Posted
by
Juan Vazquez-Leddon
In Bronfenbrenner Center for Translational Research, College of Human Ecology, Psychology

Marlen Z. Gonzalez, assistant professor of psychology, has frequently heard behavioral scientists say “context matters” when trying to make sense of problems caused by human behavior. 

Her answer: Align the science of human behavior with the science of behavioral ecology, or how animals – in this case, humans – interact with their environment. In a comment published in the journal Nature Human Behaviour, Gonzalez and Marissa Rice, a postdoctoral researcher in Gonzalez’s Life History Lab, argued that alignment provides needed context.

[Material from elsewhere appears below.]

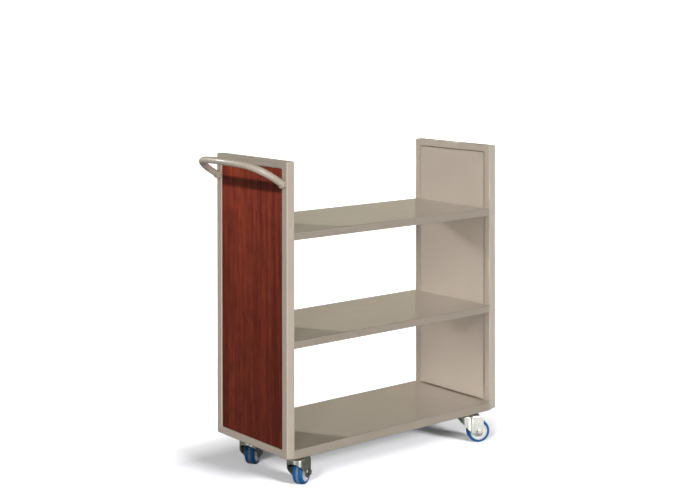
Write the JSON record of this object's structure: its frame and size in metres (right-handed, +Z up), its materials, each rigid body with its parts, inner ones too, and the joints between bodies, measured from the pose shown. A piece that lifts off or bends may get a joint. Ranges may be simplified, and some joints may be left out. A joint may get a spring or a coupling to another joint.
{
  "type": "shelf cart",
  "caption": "Steel shelf cart with wood-veneered ends, a bow push handle on one end and swivel castors underneath.",
  "frame": {"origin": "on the floor, at the middle of the whole object's footprint, handle included", "axes": "+X along the cart towards the end without the handle, +Y to the back, +Z up"},
  "size_m": [1.0009, 0.374, 1.0143],
  "materials": {
    "painted_steel": "warm grey-beige powder coat, semi-gloss",
    "wood_veneer": "dark red-brown veneer, vertical grain, satin lacquer",
    "zinc_plate": "bright zinc plated pressed steel",
    "white_hub": "white moulded plastic",
    "blue_tyre": "blue elastic tread, grey band round the middle",
    "nylon_bush": "plain nylon"
  },
  "bodies": {
    "cart_frame": {"left_end_frame": "painted_steel", "left_inner_panel": "painted_steel", "left_veneer_panel": "wood_veneer", "right_end_frame": "painted_steel", "right_inner_panel": "painted_steel", "right_veneer_panel": "wood_veneer", "top_shelf": "painted_steel", "middle_shelf": "painted_steel", "bottom_shelf": "painted_steel", "push_handle": "painted_steel", "left_castor_rail": "painted_steel", "right_castor_rail": "painted_steel", "front_left_castor_plate": "zinc_plate", "front_left_kingpin": "zinc_plate", "front_left_plate_bolt_1": "zinc_plate", "front_left_plate_bolt_2": "zinc_plate", "front_left_plate_bolt_3": "zinc_plate", "front_left_plate_bolt_4": "zinc_plate", "front_right_castor_plate": "zinc_plate", "front_right_kingpin": "zinc_plate", "front_right_plate_bolt_1": "zinc_plate", "front_right_plate_bolt_2": "zinc_plate", "front_right_plate_bolt_3": "zinc_plate", "front_right_plate_bolt_4": "zinc_plate", "rear_left_castor_plate": "zinc_plate", "rear_left_kingpin": "zinc_plate", "rear_left_plate_bolt_1": "zinc_plate", "rear_left_plate_bolt_2": "zinc_plate", "rear_left_plate_bolt_3": "zinc_plate", "rear_left_plate_bolt_4": "zinc_plate", "rear_right_castor_plate": "zinc_plate", "rear_right_kingpin": "zinc_plate", "rear_right_plate_bolt_1": "zinc_plate", "rear_right_plate_bolt_2": "zinc_plate", "rear_right_plate_bolt_3": "zinc_plate", "rear_right_plate_bolt_4": "zinc_plate"},
    "front_left_swivel": {"front_left_fork": "zinc_plate", "front_left_axle_bolt": "zinc_plate", "front_left_axle_nut": "zinc_plate", "front_left_axle_bush": "nylon_bush"},
    "front_left_wheel": {"front_left_wheel_hub": "white_hub", "front_left_tyre": "blue_tyre"},
    "front_right_swivel": {"front_right_fork": "zinc_plate", "front_right_axle_bolt": "zinc_plate", "front_right_axle_nut": "zinc_plate", "front_right_axle_bush": "nylon_bush"},
    "front_right_wheel": {"front_right_wheel_hub": "white_hub", "front_right_tyre": "blue_tyre"},
    "rear_left_swivel": {"rear_left_fork": "zinc_plate", "rear_left_axle_bolt": "zinc_plate", "rear_left_axle_nut": "zinc_plate", "rear_left_axle_bush": "nylon_bush"},
    "rear_left_wheel": {"rear_left_wheel_hub": "white_hub", "rear_left_tyre": "blue_tyre"},
    "rear_right_swivel": {"rear_right_fork": "zinc_plate", "rear_right_axle_bolt": "zinc_plate", "rear_right_axle_nut": "zinc_plate", "rear_right_axle_bush": "nylon_bush"},
    "rear_right_wheel": {"rear_right_wheel_hub": "white_hub", "rear_right_tyre": "blue_tyre"}
  },
  "joints": [
    {"name": "front_left_swivel_turn", "type": "hinge", "parent": "cart_frame", "child": "front_left_swivel", "pos_m": [-0.30647, -0.126, 0.0987], "axis": [0, 0, 1], "continuous": true},
    {"name": "front_left_wheel_spin", "type": "hinge", "parent": "front_left_swivel", "child": "front_left_wheel", "pos_m": [-0.27132, -0.10691, 0.038], "axis": [-0.4772, 0.8788, 0], "continuous": true},
    {"name": "front_right_swivel_turn", "type": "hinge", "parent": "cart_frame", "child": "front_right_swivel", "pos_m": [0.41952, -0.126, 0.0987], "axis": [0, 0, 1], "continuous": true},
    {"name": "front_right_wheel_spin", "type": "hinge", "parent": "front_right_swivel", "child": "front_right_wheel", "pos_m": [0.45399, -0.1463, 0.038], "axis": [0.5075, 0.8616, 0], "continuous": true},
    {"name": "rear_left_swivel_turn", "type": "hinge", "parent": "cart_frame", "child": "rear_left_swivel", "pos_m": [-0.30647, 0.126, 0.0987], "axis": [0, 0, 1], "continuous": true},
    {"name": "rear_left_wheel_spin", "type": "hinge", "parent": "rear_left_swivel", "child": "rear_left_wheel", "pos_m": [-0.27351, 0.14866, 0.038], "axis": [-0.5664, 0.8241, 0], "continuous": true},
    {"name": "rear_right_swivel_turn", "type": "hinge", "parent": "cart_frame", "child": "rear_right_swivel", "pos_m": [0.41952, 0.126, 0.0987], "axis": [0, 0, 1], "continuous": true},
    {"name": "rear_right_wheel_spin", "type": "hinge", "parent": "rear_right_swivel", "child": "rear_right_wheel", "pos_m": [0.45937, 0.12949, 0.038], "axis": [-0.0872, 0.9962, 0], "continuous": true}
  ]
}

“It makes things clearer when considering these behavioral ecological rules,” said Gonzalez, who is also director of the Community Neuroscience Initiative. “The beauty about behavioral ecology is you’re forced to do systems thinking and understand that it’s about reciprocal relationships rather than some sort of stimulus-response to an event.”

With this knowledge of behavioral ecology, scientists can better understand the challenges humans are facing. Gonzalez and Rice focused on three of the most pressing: climate change, mental health, and the essentializing of social categories – simplifying groups of people by a few traits that are thought to define them while ignoring diversity and differences among them.

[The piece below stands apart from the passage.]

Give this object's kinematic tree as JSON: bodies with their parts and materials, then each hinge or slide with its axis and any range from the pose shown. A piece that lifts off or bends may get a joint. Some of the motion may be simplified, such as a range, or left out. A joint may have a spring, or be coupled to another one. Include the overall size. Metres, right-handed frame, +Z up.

When it comes to climate change, Gonzalez and Rice said that behavioral ecology can help scientists understand how humans interact with the environment. That knowledge can then contribute to more intuitive conservation efforts.

“We should work with the rules of how humans behave with the environment, rather than trying to impose rules and telling people they should act a certain way,” Gonzalez said. “Let’s figure out when you are likely to act in a way that would serve the goal of forestalling climate change.”

Gonzalez and Rice also said behavioral ecology provides a framework for understanding mental health disorders by understanding the utility of the behaviors that cause them.

“It’s really trying to understand that behaviors tend to persist because environments allow them to persist because there is some sort of utility in it,” Gonzalez said.

Gonzalez and Rice also noted that behavioral ecology offers an “opportunity to correct the implicit or explicit biologization of social categories,” like class and race. They say these categories have been used to explain issues affecting humans such as health disparities and certain behaviors, but that practice gets in the way of true understanding by ignoring the uniqueness of each person’s environment.

How does one gain an understanding of behavioral ecology? Gonzalez and Rice cautioned that behavioral ecology training can’t be done a la carte, but to start, they offered a list of readings, including Sense and Nonsense: Evolutionary Perspectives on Human Behavior, by Kevin N. Laland and Gillian Brown. Gonzalez also encouraged dialogue with behavioral ecologists. 

“Talk to behavioral ecologists who work on human analogues you care about, whether it’s social bonding, food behavior, parenting, whatever it is, but try to learn this new language,” Gonzalez said. “Have those conversations and get messy.”